> [Dataset excerpt]:
· · · · ·

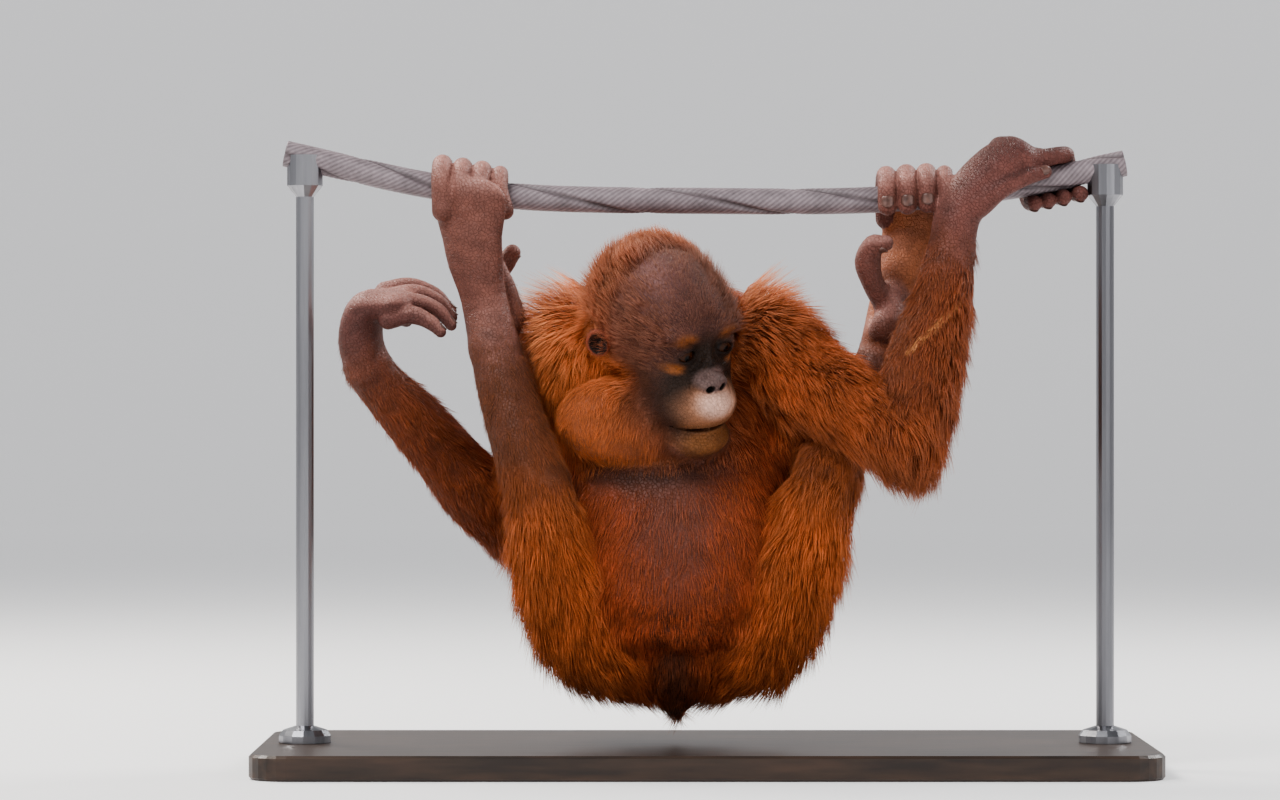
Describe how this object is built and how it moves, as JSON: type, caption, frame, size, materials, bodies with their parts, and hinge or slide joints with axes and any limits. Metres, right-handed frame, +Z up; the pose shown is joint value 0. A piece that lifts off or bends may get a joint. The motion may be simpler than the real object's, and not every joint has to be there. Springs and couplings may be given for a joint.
{
  "type": "orangutan",
  "caption": "Life-size young orangutan hanging from a short twisted rope by both feet and one hand, on a flat display stand.",
  "frame": {"origin": "middle of the underside of the stand's base", "axes": "+Z up, +X along the rope to the right of a viewer who faces the belly, +Y away from that viewer"},
  "size_m": [0.64, 0.27, 0.4539],
  "materials": {
    "coat": "long soft hair",
    "skin": "fine-grained skin, slightly moist on the face",
    "nail": "smooth dark nail",
    "eye": "wet gloss",
    "rope": "worn, tightly twisted",
    "base": "satin dark stained wood",
    "rod": "satin"
  },
  "bodies": {
    "root": {"torso": "coat", "neck": "coat", "head": "skin", "ear_right": "skin", "ear_left": "skin", "eye_right": "eye", "eye_left": "eye", "upper_arm_right": "coat", "forearm_right": "coat", "hand_right": "skin", "upper_arm_left": "coat", "forearm_left": "coat", "hand_left": "skin", "thigh_right": "coat", "shin_right": "coat", "foot_right": "skin", "thigh_left": "coat", "shin_left": "coat", "foot_left": "skin", "rope": "rope", "stand_base": "base", "stand_rod_right": "rod", "stand_rod_left": "rod"}
  },
  "joints": []
}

· · · · ·

> [Given exercise]:
Write out the full listing, keeping every line exactly as it is.

> [Answer below]:
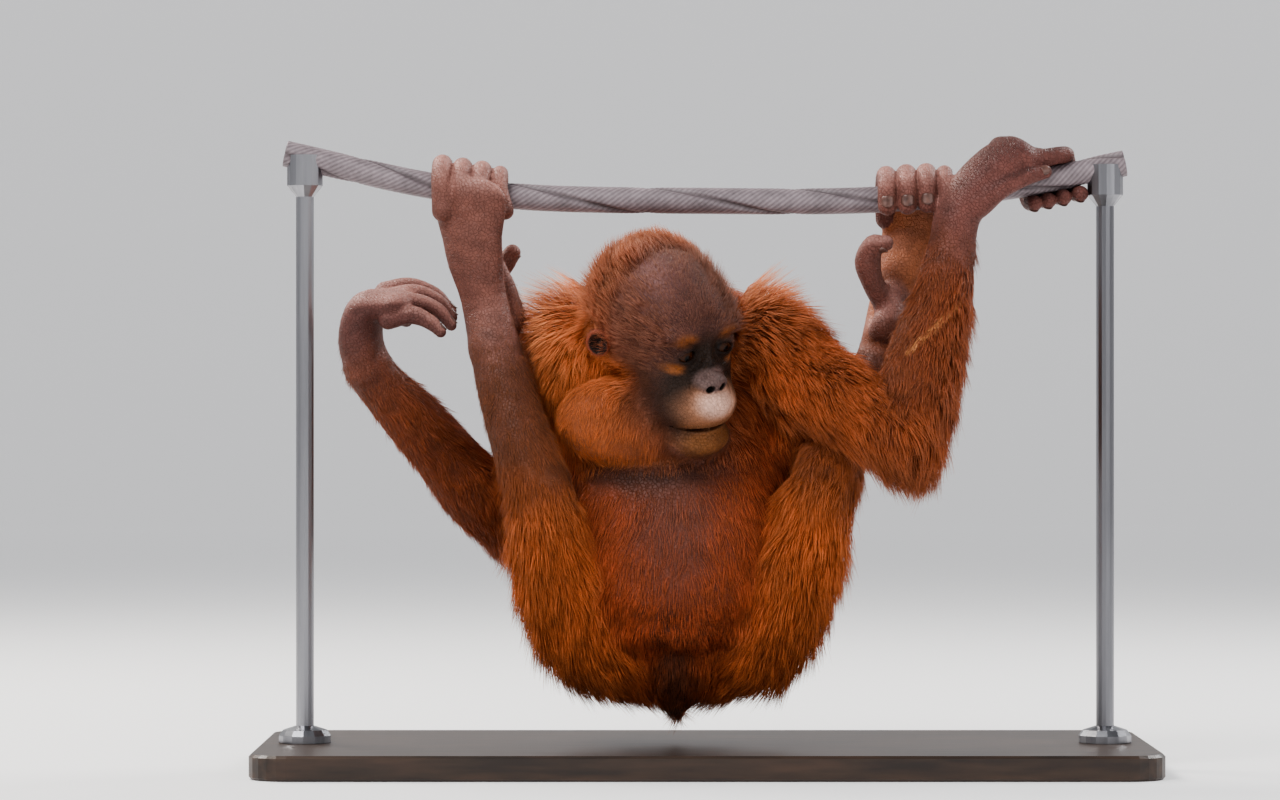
Describe how this object is built and how it moves, as JSON: type, caption, frame, size, materials, bodies with their parts, and hinge or slide joints with axes and any limits. Metres, right-handed frame, +Z up; the pose shown is joint value 0. A piece that lifts off or bends may get a joint. The motion may be simpler than the real object's, and not every joint has to be there. Springs and couplings may be given for a joint.
{
  "type": "orangutan",
  "caption": "Life-size young orangutan hanging from a short twisted rope by both feet and one hand, on a flat display stand.",
  "frame": {"origin": "middle of the underside of the stand's base", "axes": "+Z up, +X along the rope to the right of a viewer who faces the belly, +Y away from that viewer"},
  "size_m": [0.64, 0.27, 0.4539],
  "materials": {
    "coat": "long soft hair",
    "skin": "fine-grained skin, slightly moist on the face",
    "nail": "smooth dark nail",
    "eye": "wet gloss",
    "rope": "worn, tightly twisted",
    "base": "satin dark stained wood",
    "rod": "satin"
  },
  "bodies": {
    "root": {"torso": "coat", "neck": "coat", "head": "skin", "ear_right": "skin", "ear_left": "skin", "eye_right": "eye", "eye_left": "eye", "upper_arm_right": "coat", "forearm_right": "coat", "hand_right": "skin", "upper_arm_left": "coat", "forearm_left": "coat", "hand_left": "skin", "thigh_right": "coat", "shin_right": "coat", "foot_right": "skin", "thigh_left": "coat", "shin_left": "coat", "foot_left": "skin", "rope": "rope", "stand_base": "base", "stand_rod_right": "rod", "stand_rod_left": "rod"}
  },
  "joints": []
}